"These are hard times. Still, the past is worse": Historian Jill Lepore discusses her new book These Truths | Literary Arts | Pittsburgh | Pittsburgh City Paper

"These are hard times. Still, the past is worse": Historian Jill Lepore discusses her new book These Truths

Lepore speaks at Carnegie Music Hall on Mon., Jan. 14

click to enlarge Jill Lepore - PHOTO: DARI PILLSBURY
Photo: Dari Pillsbury
Jill Lepore
In the introduction to her most recent book, These Truths: A History of the United States, historian Jill Lepore compares the founding of the country to an experiment. She then spends the next 900-plus pages trying to figure out whether the mad scientists of the American Revolution — Benjamin Franklin, Thomas Jefferson, James Madison, Alexander Hamilton, and the rest of the Founding Fathers — got it right.

What emerges is a stunning recounting of U.S. history told through the prism of the country's greatest achievements, and its most abject failures.

Lepore, who appears Jan. 14 at Carnegie Music Hall in Oakland as a guest of Pittsburgh Arts & Lectures, took time to answer questions via email for Pittsburgh City Paper.

Historians – and many citizens – regard the Constitution in somewhat sacred terms. You write that it is “a stunning rhetorical feat, an act of extraordinary political courage.” But in the next sentence, you write “It also marked a colossal failure of political will, in holding back the tide of opposition to slavery by ignoring it, for the sake of a union that, in the end, could not last.” In your opinion, what would the country look like today if the anti-slavery faction had been more steadfast? Would the United States we know still exist?
Historians try very hard not to engage in counterfactuals. What if? We don’t know. In 1970, Ralph Ellison wrote an essay for TIME called “What America Would Be Without Blacks” that traced the history of another counterfactual, the long and troubling tradition in American history of imagining a past, fantasizing about a past, from which blacks could be simply erased. I sometimes think the question about what America would be without slavery is that same sort of question. The truth is the United States was at once the first modern democracy and the last bastion of chattel slavery. Both of those elements constituted the nation.

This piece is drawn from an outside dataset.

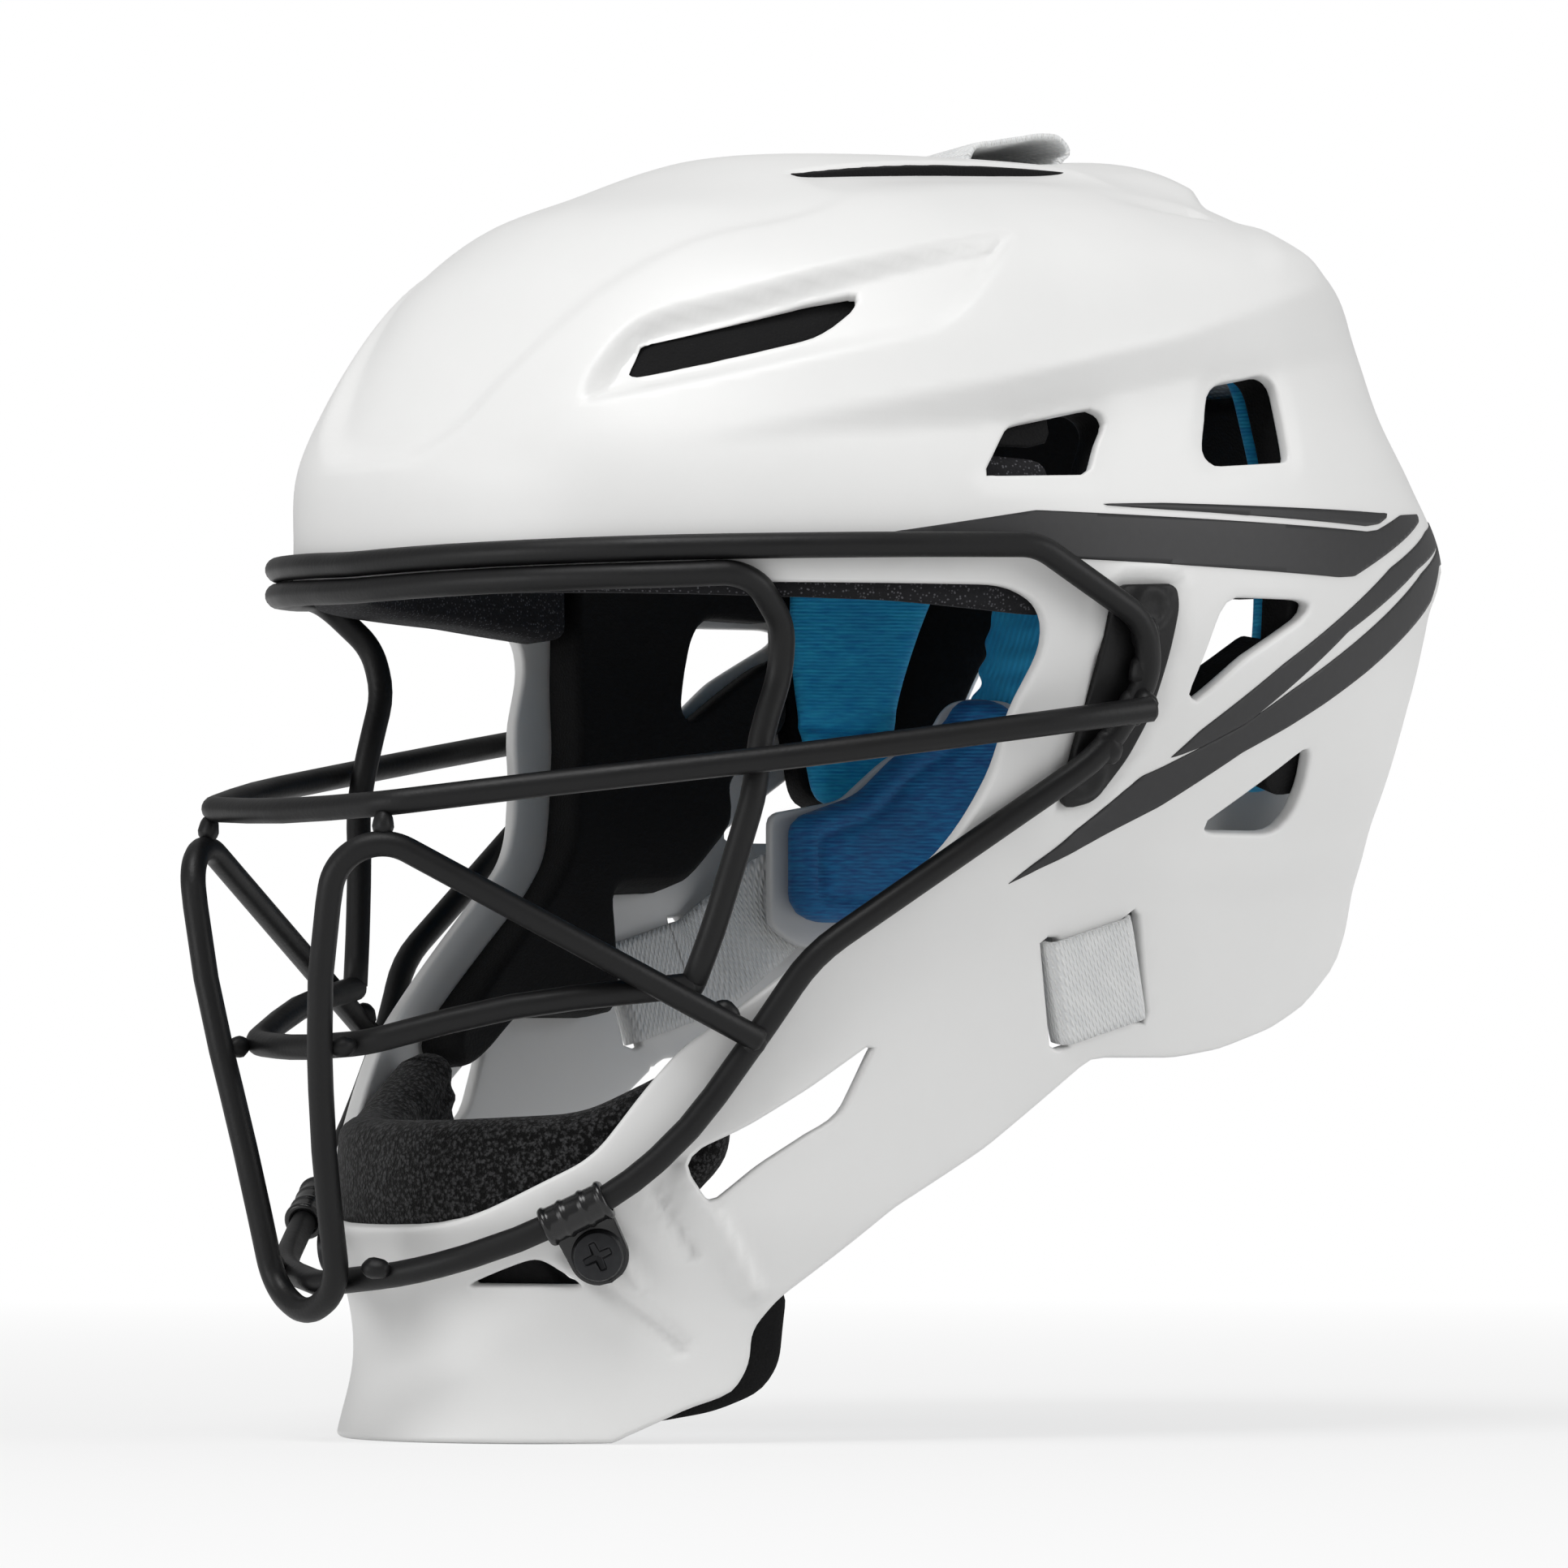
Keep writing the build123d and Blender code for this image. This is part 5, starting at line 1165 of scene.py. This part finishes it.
def back_line(start, end, count):
    """Middle line of the head form over the crown and down the back, 5.4 mm inside it."""
    around, along = np.full(count, math.pi / 2), np.linspace(start, end, count)
    line = head_form(around, along)
    return line - facing(head_form, around, along) * 5.4


back_run = back_line(form_length - 4, 240, 90)
run_body = ribbon(back_run, (1, 0, 0), top_width, webbing_thickness)
make_piece("crown_webbing", *joined([loop_body[:2], run_body[:2]]), webbing, "helmet", "grey_webbing",
           ["top_strap"], uv=np.concatenate([loop_body[2], run_body[2]]))

bridge = np.array((93.389, -1.187, -70.621))
strap_along = unit(np.array((0.06192, 0.958074, 0.279751)))
strap_out = unit(np.array((0.987315, -0.017739, -0.15778)))
strap_up = unit(np.array((0.146202, -0.285972, 0.947019)))
loop_centre = bridge - strap_out * (shell_wall / 2)
turns = []
for centre_a, centre_b, first in ((1, 1, 0), (-1, 1, 90), (-1, -1, 180), (1, -1, 270)):
    for angle in np.radians(np.linspace(first, first + 90, 6)):
        a = centre_a * (11.6 - 2.2) + 2.2 * math.cos(angle)
        b = centre_b * (3.6 - 2.2) + 2.2 * math.sin(angle)
        turns.append(loop_centre + strap_along * a + strap_out * b)
turns = np.array(turns)
filled = []
for start, end in zip(turns, np.roll(turns, -1, 0)):
    pieces = max(1, int(np.linalg.norm(end - start) / 2))
    filled += [start + (end - start) * k / pieces for k in range(pieces)]
ring_body = ribbon(np.array(filled), strap_up, side_width, webbing_thickness, closed=True)
leave, anchor = np.array((88.48, 10.04, -66.474)), np.array((84.631, 35.185, -48.95))
strap_end = np.array((84.037, 43.497, -48.95))
tail_line = curve_through([leave - strap_along * 4, leave, (leave + anchor) / 2 + (0.3, 0, 0), anchor,
                           strap_end], 40)
turn_share = smooth(np.arange(40.0), 4, 30)[:, None]
tail_body = ribbon(tail_line, strap_up * (1 - turn_share) + np.array((0, 0, 1.0)) * turn_share, side_width,
                   webbing_thickness)
strap_body = joined([ring_body[:2], tail_body[:2]])
strap_lay = np.concatenate([ring_body[2], tail_body[2]])
for hand, sign, sided in (("left", 1, strap_body), ("right", -1, mirrored(*strap_body))):
    piece = make_piece("side_webbing_" + hand, *sided, webbing, None, "grey_webbing", ["side_strap_" + hand],
                       uv=strap_lay)
    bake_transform(piece)

# Floating back plate: a U of light polypropylene behind the head, hung on the straps, with a pad in the
# same blue jersey over grey and black foam, and a stitched edge. The pad's jersey is darkened with painted
# shade.
plate_half, plate_reach, plate_middle, plate_roundness = 83, 100, 20, 2.3


def plate_form(around, height):
    """Upright wall whose plan is half a superellipse behind the middle, and straight ahead of it."""
    c, s = np.cos(around), np.sin(around)
    x = plate_half * signed_power(c, 2 / plate_roundness)
    return np.stack([x, plate_middle + plate_reach * signed_power(s, 2 / plate_roundness), height], -1)


plate_outline = [
    (27.2, -28.1), (47.9, -24.6), (59.3, -14.6), (71.5, -7.1), (74.4, -1.4), (77.9, 1.0), (89.4, 0.8),
    (95.1, -4.5), (103, -23.1), (108.7, -29.4), (131.6, -29.4), (131.6, -61.4), (35.8, -61.4), (27.2, -56.1)]
plate_pad_outline = [
    (30, -29.4), (49.3, -23.1), (60.1, -12.8), (72.2, -5.3), (74.4, -0.7), (77.9, 1.3), (85.8, 0.5),
    (91.5, -5.3), (98.7, -24), (104.4, -30.3), (131.6, -30.3), (131.6, -55.2), (35.8, -55.2), (30, -51.6)]
plate_around = np.linspace(-0.05, math.pi + 0.05, 240)
plate_height = np.linspace(-66, 6, 60)
# Moulded polypropylene: pale grey, slightly waxy, with a light texture
polypropylene = mottled("polypropylene", ("C9CACB", "D8D9D9"), (30, 2), 0.48, (900, 2, 0.15, 0.0002))[0]
plate_wall, plate_edge = 3.0, 0.9
plate_skin = skin(plate_form, plate_around, plate_height, pad_keep(plate_outline, 3.0), plate_edge,
                  closed=False)
plate_body = walled(*plate_skin, plate_wall, rounded_edge(plate_edge, plate_wall))
make_piece("floating_plate", *plate_body, polypropylene, "rear_plate", "plate_plastic", ["back_plate"])


def plate_pad_relief(p):
    """Stitch channel 4 mm inside the pad's edge, and the quilting between."""
    depth = side_depth(p, plate_pad_outline, 4.0)
    channel = np.exp(-((depth - 6.5) / 1.0) ** 2)
    return 0.6 * smooth(depth, 5, 14) - 1.6 * channel


pad_skin = skin(plate_form, plate_around, plate_height, pad_keep(plate_pad_outline, 4.0), 3.6, outset=-3.4,
                closed=False)
pad_body = walled(*pad_skin, 9.4 + plate_pad_relief(pad_skin[1]), soft_rim(3.6, 9))
# The plate's pad takes the darker jersey: painted shade
make_piece("plate_cushion", *pad_body, shaded_jersey, "rear_plate", "blue_jersey",
                     ["back_plate_pad"])
refinish("strap_loops", nylon)

# Rear sleeves: elastic bands in a tube of blue ribbed knit, gathered so that they can stretch. They
# hang the floating plate from the inside of the shell's rear.
knit_blue, tree, shader = new_finish("ribbed_knit")
# Ribbed knit: ribs 1.4 mm apart along the band, darker between, with the dye's unevenness
lay = add_node(tree, "UVMap", uv_map="lay")
ribs = add_node(tree, "TexWave", {"Vector": lay.outputs[0], "Scale": 225, "Distortion": 1.5, "Detail": 2},
                bands_direction="Y")
cloud = add_node(tree, "TexNoise", {"Vector": lay.outputs[0], "Scale": 90, "Detail": 4})
colour = add_node(tree, "Mix", {0: cloud.outputs[0], 6: linear("098CCC"), 7: linear("2CBCEC")},
                  data_type="RGBA")
bump = add_node(tree, "Bump", {"Height": ribs.outputs[0], "Strength": 0.5, "Distance": 0.0005})
dress(tree, shader, Base_Color=colour.outputs[2], Normal=bump.outputs[0], Roughness=0.78, Sheen_Weight=0.3)
sleeve_out_top, sleeve_out_low = np.array((0.6136, 0.7896, 0)), np.array((0.78725, 0.61663, 0))
sleeve_top = np.array((59.935, 114.4, 46.08)) - sleeve_out_top * 4.6
sleeve_low = np.array((62.81, 92.235, -12.46)) + sleeve_out_low * 2.4


def gathered_sleeve():
    """Flat tube between its two ends. Its faces swell in gathers 8 mm long that grow towards the
    lower end, where the tube is also drawn in at the edges."""
    down = np.linspace(0, 1, 110)[:, None]
    turn = np.linspace(0, 2 * math.pi, 64, endpoint=False)[None, :]
    line = sleeve_top * (1 - down) + sleeve_low * down
    normal = unit(sleeve_out_top * (1 - down) + sleeve_out_low * down)
    across = unit(np.cross(normal, (0, 0, 1)))
    gather = smooth(down, 0.25, 0.8)
    wave = np.sin(down * 50 + 1.8 * np.sin(turn * 2 + 1) + 0.9 * np.cos(turn * 3))
    side, face = np.cos(turn), np.sin(turn)
    half = 19.5 - 3.0 * gather + 0.9 * gather * np.sin(down * 50 + 1.2)
    a = signed_power(side, 0.7) * half
    b = signed_power(face, 0.55) * (1.7 + 1.3 * gather * (0.5 + 0.5 * wave))
    points = line[:, None] + across[:, None] * a[..., None] + normal[:, None] * b[..., None]
    run = np.linalg.norm(sleeve_low - sleeve_top)
    lay = np.stack([down * run * np.ones_like(turn), a], -1)
    rows, columns = points.shape[:2]
    j = np.arange(columns)
    faces = [grid_faces(rows, columns, True)]
    flat = points.reshape(-1, 3)
    lay = lay.reshape(-1, 2)
    for end, sign in ((0, -1), (rows - 1, 1)):
        middle = len(flat)
        flat = np.concatenate([flat, [points[end].mean(0)]])
        lay = np.concatenate([lay, [lay[end * columns:(end + 1) * columns].mean(0)]])
        cap = np.stack([end * columns + j, end * columns + (j + 1) % columns, np.full(columns, middle)], -1)
        faces.append(cap if sign > 0 else cap[:, ::-1])
    return outward((flat, np.concatenate(faces))), lay


sleeve_body, sleeve_lay = gathered_sleeve()
for hand, sign, sided in (("left", 1, sleeve_body), ("right", -1, mirrored(*sleeve_body))):
    piece = make_piece("gathered_sleeve_" + hand, *sided, knit_blue, None, "blue_knit",
                       ["rear_sleeve_" + hand], uv=sleeve_lay)
    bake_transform(piece)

James Madison sensed that technologies of communication would play an important part in forming public opinion. You credit newspapers for helping to forge the two-party system by way of their partisanship. Newspapers eventually evolved and played an important role in disseminating news. But now, it seems, we are in danger of losing that element, especially at the local level. What are your thoughts about the ever-shrinking role of newspapers in the country?
Newspapers helped found the two-party system. They made the democratization of American politics possible. They ushered in the Progressive era. No political reform in American history has happened without the help of newspapers. It’s hard for me to see how the forces of reform can be marshaled without them.

In the introduction, you write that history is not only a subject but also a method. Your method is to let the “dead speak for themselves.” Did you find in the course of your research (and that research is astounding in its depth and breadth) unexpected voices? Was there anyone who especially surprised you?
Sure. History is full of surprises. That’s what makes it so much fun. I learned a lot about people I thought I knew well, like William Jennings Bryan or Phyllis Schlafly. And I learned a lot about people I hadn’t known enough about before, Maria Stewart or Pauli Murray. The book is essentially a political and intellectual history. That’s some heavy lifting. I decided to deliver those ideas by way of the people who held them. So the book is full of characters, each advancing important ideas.

America seems to constantly find ways to divide itself – slavery, immigrants, guns, abortion. And yet it somehow endures. What's the glue? What binds us together, no matter our divisions?
The person who can answer that question deserves to be elected President.

Some might say the country is a tipping point with Trump in the White House. But those who lived through World War II will tell you this is nothing compared to that time, or to the Communist scare of the '50s, or the national unrest during the '60s. Is the idea that “a nation born in revolution will forever struggle against chaos" both the country's Achilles heel and, in a contrarian way, its greatest strength? That is because we are used to chaos we know how to navigate these waters?
This is nothing compared to slavery or Jim Crow. History is full of beauty but it’s also full of tragedy. These are hard times. Still, the past is worse.